Member of the England Parliament for York
- In office 1416 (March) – 1416 (October)
- Preceded by: John Morton Richard Russell
- Succeeded by: Unknown
- In office 1421 (March) – 1421 (December)
- Preceded by: John Penrith Henry Preston
- Succeeded by: Thomas Gare William Ormshead
- In office 1422–1425
- Preceded by: Thomas Gare William Ormshead
- Succeeded by: Richard Russell
- In office 1431–Unknown
- Preceded by: William Ormshead
- Succeeded by: Thomas Scotton

Personal details
- Spouse: Isabel (d.1435)
- Children: William, Joan, Katherine + 1 other daughters

= William Bowes (15th century MP) =

English Member of Parliament

William Bowes was one of two Members of the Parliament of England for the constituency of York on four occasions.

==Life and politics==
The earliest record of William Bowes appears in 1391 in connection to the source of his wealth, namely wool exports.
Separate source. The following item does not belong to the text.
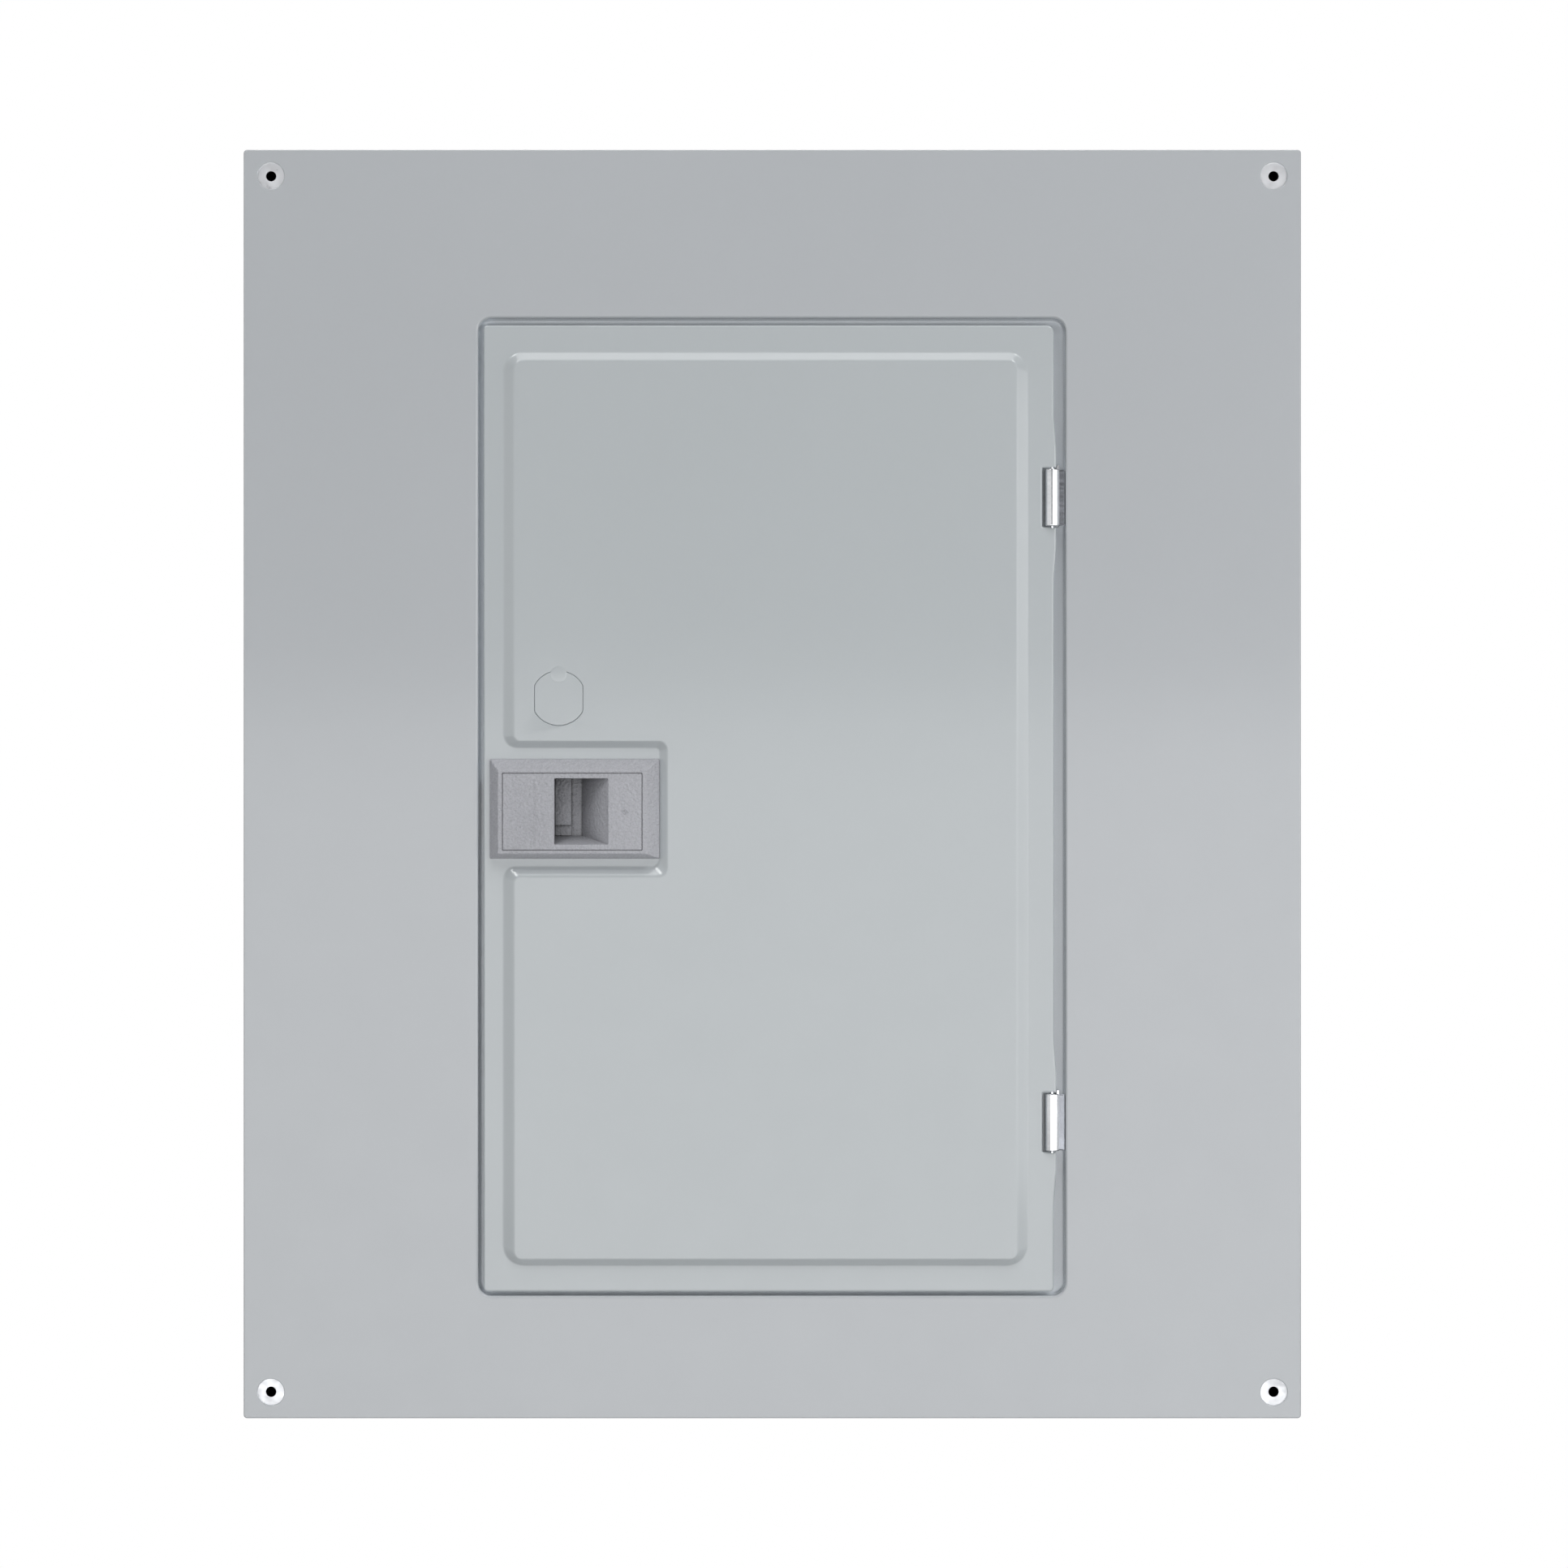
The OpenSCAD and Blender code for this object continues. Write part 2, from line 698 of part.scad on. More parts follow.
// Vertical bar with an arm and a standing stab at every other row
module bus_bar(side, bar_x, first_row) {
  stab_x = [-7.4, 7.4];
  arm_half = 4;
  stab_half = 1.5;
  stab_h = 16;
  inner = side < 0 ? [bar_x[0], stab_x[1]] : [stab_x[0], bar_x[1]];
  color(copper) {
    slab(bar_x, bus_d, [-130, bus_top_z]);
    for (row = [first_row : 2 : row_count - 1]) {
      z = row_z(row);
      slab(inner, bus_d, [z - arm_half, z + arm_half]);
      slab(stab_x, [bus_d[0], bus_d[1] + stab_h], [z - stab_half, z + stab_half]);
    }
  }
}

// Bent strip that the outer ends of the breakers hook on
module breaker_rail(side) {
  color(zinc) {
    slab(sided(rail_x, side), [pan_floor_d[1], pan_floor_d[1] + rail_t], rail_z);
    slab(sided([rail_x[1] - rail_t, rail_x[1]], side), [pan_floor_d[1], rail_top_d], rail_z);
    slab(sided([rail_x[1] - rail_hook, rail_x[1]], side), [rail_top_d - rail_t, rail_top_d], rail_z);
  }
}

// Bar with a wire hole and a tapped screw hole at each place
module terminal_bar(x, d, z, places) {
  wire_r = 2.6;
  mid_d = (d[0] + d[1]) / 2;
  color(aluminium) difference() {
    slab(x, d, z);
    for (p = places) {
      rod_x(grow(x, over), mid_d - 1, p, wire_r);
      rod_y(middle(x), [mid_d, d[1] + over], p, bar_screw_r);
    }
  }
}

module terminal_screws(x, d, places) {
  shank = 1.8;
  head_h = 2.4;
  head_r = 3.2;
  for (p = places) screw(x, p, [d - shank, d], [d, d + head_h], bar_screw_r, head_r);
}

module neutral_screws() {
  color(zinc) for (side = [-1, 1]) terminal_screws(side * middle(bar_x), bar_d[1], bar_screw_z);
}

module neutral_insulators() {
  half = 10;
  color(black_plastic) for (side = [-1, 1], z = [-120, -45, 25]) {
    slab(sided([bar_x[0], bar_x[1] - 1], side), [pan_floor_d[1], bar_d[0]], [z - half, z + half]);
  }
}

module neutral_strap() {
  color(aluminium) difference() {
    slab([-bar_x[1], bar_x[1]], strap_d, [bar_z[0] - 10, bar_z[0]]);
    rod_y(bond_x, grow(strap_d, over), bond_z, bond_r);
  }
}

module bonding_screw() {
  head_h = 3.5;
  head_r = 4.2;
  color(green) {
    rod_y(bond_x, [pan_floor_d[1], strap_d[1]], bond_z, bond_r);
    rod_y(bond_x, [strap_d[1], strap_d[1] + head_h], bond_z, head_r);
  }
}

// Block with a conductor bore up its middle and a clamp screw hole in front
module lug(x, half, d, z) {
  bore_r = 7;
  difference() {
    slab([x - half, x + half], d, z);
    rod_z(x, middle(d), grow(z, over), bore_r);
    rod_y(x, [middle(d), d[1] + over], middle(z), lug_screw_r);
  }
}

module main_lugs() {
  color(aluminium) for (x = [-main_lug_x, main_lug_x]) lug(x, 11, lug_d, lug_z);
}

module neutral_lug() {
  color(aluminium) lug(neutral_lug_x, 9, neutral_lug_d, neutral_lug_z);
}

module lug_screw(x, d, z) {
  half = 4;
  rod_y(x, [d[1] - half, d[1] + half], middle(z), lug_screw_r);
}

module main_lug_screws() {
  color(zinc) {
    for (x = [-main_lug_x, main_lug_x]) lug_screw(x, lug_d, lug_z);
    lug_screw(neutral_lug_x, neutral_lug_d, neutral_lug_z);
  }
}

// ---- Main breaker ----

module main_breaker_case() {
  cavity_x = [-main_barrel_half - free_gap, main_barrel_half + free_gap];
  trunnion_x = grow(cavity_x, main_trunnion);
  slot_half = 8.2;
  color(black_plastic) difference() {
    union() {
      slab(main_x, [pan_floor_d[1], main_front_d], main_z);
      slab(main_nose_x, [main_front_d - over, main_nose_d], main_nose_z);
    }
    slab([-22, 22], grow(bus_d, over), [main_z[0] - over, bus_top_z + 2 * over]);
    rod_x(cavity_x, main_handle_d, main_handle_z, main_barrel_r + barrel_gap);
    slab(cavity_x, [main_nose_d - 3, main_nose_d + over],
         [main_handle_z - slot_half, main_handle_z + slot_half]);
    rod_x(trunnion_x, main_handle_d, main_handle_z, trunnion_r + run_gap);
  }
}

// Tapered lever standing out from a pivot, drawn straight out
module toggle(half_base, half_top, reach, z) {
  along_z(z) polygon([[-half_base, 0], [-half_top, reach], [half_top, reach], [half_base, 0]]);
}

module main_breaker_handle() {
  color(black_plastic) {
    rod_x([-main_barrel_half, main_barrel_half], main_handle_d, main_handle_z, main_barrel_r);
    rod_x([-main_barrel_half - main_trunnion, main_barrel_half + main_trunnion], main_handle_d,
          main_handle_z, trunnion_r);
    translate([0, -main_handle_d, main_handle_z]) rotate([-throw, 0, 0]) rotate([0, 90, 0])
      toggle(3.4, 2.6, 13.5, [-7, 7]);
  }
}

// ---- Branch breakers ----

function breaker_zs(b) = [for (pole = [0 : b[2] - 1]) row_z(b[1] + pole)];

module breaker_case(b) {
  side = b[0];
  mid = row_z(b[1], b[2]);
  half = b[2] * pitch / 2 - case_gap / 2;
  z = [mid - half, mid + half];
  cavity_half = barrel_half + free_gap;
  slot_half = 7;
  screw_well = 60;
  hook_x = [rail_x[1] - rail_hook - 1.5, case_x[1] + over];
  wire_r = 2;
  wire_d = 56;
  color(black_plastic) difference() {
    union() {
      slab(sided(case_x, side), case_d, z);
      slab(sided(nose_x, side), [case_d[1] - over, nose_face], grow(z, -0.4));
    }
    slab(sided(hook_x, side), [case_d[0] - over, rail_top_d + slot_gap], grow(z, over));
    for (p = breaker_zs(b)) {
      cavity_z = [p - cavity_half, p + cavity_half];
      slab(sided([case_x[0] - over, 8], side), [case_d[0] - over, 43], [p - 2, p + 2]);
      rod_z(side * handle_x, handle_d, cavity_z, barrel_r + barrel_gap);
      rod_z(side * handle_x, handle_d, grow([p - trunnion_half, p + trunnion_half], free_gap),
            trunnion_r + run_gap);
      slab(sided([handle_x - slot_half, handle_x + slot_half], side),
           [nose_face - 3, nose_face + over], cavity_z);
      rod_x(sided([terminal_x - 6, case_x[1] + over], side), wire_d, p, wire_r);
      rod_y(side * terminal_x, [screw_well, case_d[1] + over], p, 3);
    }
  }
}

module breaker_terminal_screws() {
  color(zinc) for (b = breakers, p = breaker_zs(b)) {
    screw(b[0] * terminal_x, p, [60, 66], [66, 69], bar_screw_r, 3);
  }
}

// Rotor with a toggle for each pole, and a tie bar between two poles
module breaker_handle(b) {
  side = b[0];
  zs = breaker_zs(b);
  reach = 14;
  color(black_plastic) translate([side * handle_x, -handle_d, 0]) rotate([0, 0, -side * throw]) {
    for (p = zs) {
      rod_z(0, 0, [p - barrel_half, p + barrel_half], barrel_r);
      rod_z(0, 0, [p - trunnion_half, p + trunnion_half], trunnion_r);
      toggle(2.8, 2, reach, [p - 3, p + 3]);
    }
    if (b[2] > 1) slab([-1.6, 1.6], [10, reach - 0.5], [zs[1], zs[0]]);
  }
}

enclosure();
box_knockouts();
corner_brackets();
cover();
dead_front();
dead_front_screws();
filler_plates();
door();
lock_knockout();
hinge_strap(hinge_places[0]);  // hinge_strap_upper
hinge_strap(hinge_places[1]);  // hinge_strap_lower
hinge_pin(hinge_places[0]);  // hinge_pin_upper
hinge_pin(hinge_places[1]);  // hinge_pin_lower
latch_bezel();
latch_slider();
latch_spring();
latch_retainer();
directory_card();
mounting_pan();
interior_screws();
bus_insulator();
bus_bar(-1, bus_a_x, 0);  // bus_bar_a
bus_bar(1, bus_b_x, 1);  // bus_bar_b
breaker_rail(-1);  // breaker_rail_left
breaker_rail(1);  // breaker_rail_right
terminal_bar(sided(bar_x, -1), bar_d, bar_z, bar_screw_z);  // neutral_bar_left
terminal_bar(bar_x, bar_d, bar_z, bar_screw_z);  // neutral_bar_right
neutral_insulators();
neutral_strap();
neutral_lug();
neutral_screws();
bonding_screw();
terminal_bar(ground_x, ground_d, ground_z, ground_screw_z);  // ground_bar
union() {  // ground_screws
  color(zinc) terminal_screws(middle(ground_x), ground_d[1], ground_screw_z);
}
main_breaker_case();
main_breaker_handle();
main_lugs();
main_lug_screws();
breaker_terminal_screws();
for (n = [1 : len(breakers)]) {
  breaker_case(breakers[n - 1]);
  breaker_handle(breakers[n - 1]);
}
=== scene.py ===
"""Residential load center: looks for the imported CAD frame, in metres and in the frame's own axes.

The frame's origin is at the centre of the box's back; the front faces -Y, +Z is up and +X is to the right.
"""
import json
import math

import bmesh
import bpy
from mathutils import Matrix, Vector
from mathutils.geometry import tessellate_polygon


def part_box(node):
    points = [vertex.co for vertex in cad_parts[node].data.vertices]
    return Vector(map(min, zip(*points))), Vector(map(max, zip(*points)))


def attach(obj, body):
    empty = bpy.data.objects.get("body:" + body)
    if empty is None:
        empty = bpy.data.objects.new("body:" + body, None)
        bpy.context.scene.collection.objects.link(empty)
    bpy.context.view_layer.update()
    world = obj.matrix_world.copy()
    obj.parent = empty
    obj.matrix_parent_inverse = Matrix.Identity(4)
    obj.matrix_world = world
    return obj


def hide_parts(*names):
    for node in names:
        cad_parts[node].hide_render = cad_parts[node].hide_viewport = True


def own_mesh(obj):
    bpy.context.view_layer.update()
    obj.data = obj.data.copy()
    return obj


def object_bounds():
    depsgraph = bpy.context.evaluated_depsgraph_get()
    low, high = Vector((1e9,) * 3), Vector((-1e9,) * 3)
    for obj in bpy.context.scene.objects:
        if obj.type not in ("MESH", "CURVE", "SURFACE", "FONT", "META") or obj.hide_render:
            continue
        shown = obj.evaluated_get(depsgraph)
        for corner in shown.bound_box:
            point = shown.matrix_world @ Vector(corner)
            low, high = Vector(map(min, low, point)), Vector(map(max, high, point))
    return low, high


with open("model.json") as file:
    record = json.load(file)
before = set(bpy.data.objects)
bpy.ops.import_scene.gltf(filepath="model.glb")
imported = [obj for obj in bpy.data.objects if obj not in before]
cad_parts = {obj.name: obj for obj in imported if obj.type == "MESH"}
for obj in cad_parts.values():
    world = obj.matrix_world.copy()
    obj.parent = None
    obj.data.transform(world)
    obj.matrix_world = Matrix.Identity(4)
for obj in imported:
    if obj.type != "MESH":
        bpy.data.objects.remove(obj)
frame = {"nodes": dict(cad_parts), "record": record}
cad_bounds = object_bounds()

MM = 0.001

# ---------------------------------------------------------------- camera and light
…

He is not mentioned again until he becomes chamberlain of the City of York in 1399. He also held the offices of sheriff (1401–02) and lord mayor (1417–18 & 1428–29). A measure of his standing in the city was evident when he and his wife were granted a papal indult and gifts received from William Skirlaw, the then bishop of Durham. William was a member of the Calais Staple. He was returned as MP for the city on four occasions and, as a member of the council of twelve, was involved in the elections on ten more occasions. William was reprimanded in 1418 by Humphrey, Duke of Gloucester for apparently polluting the royal fisheries on the River Foss. This may have been caused by sewage from properties he owned in nearby Peasholm.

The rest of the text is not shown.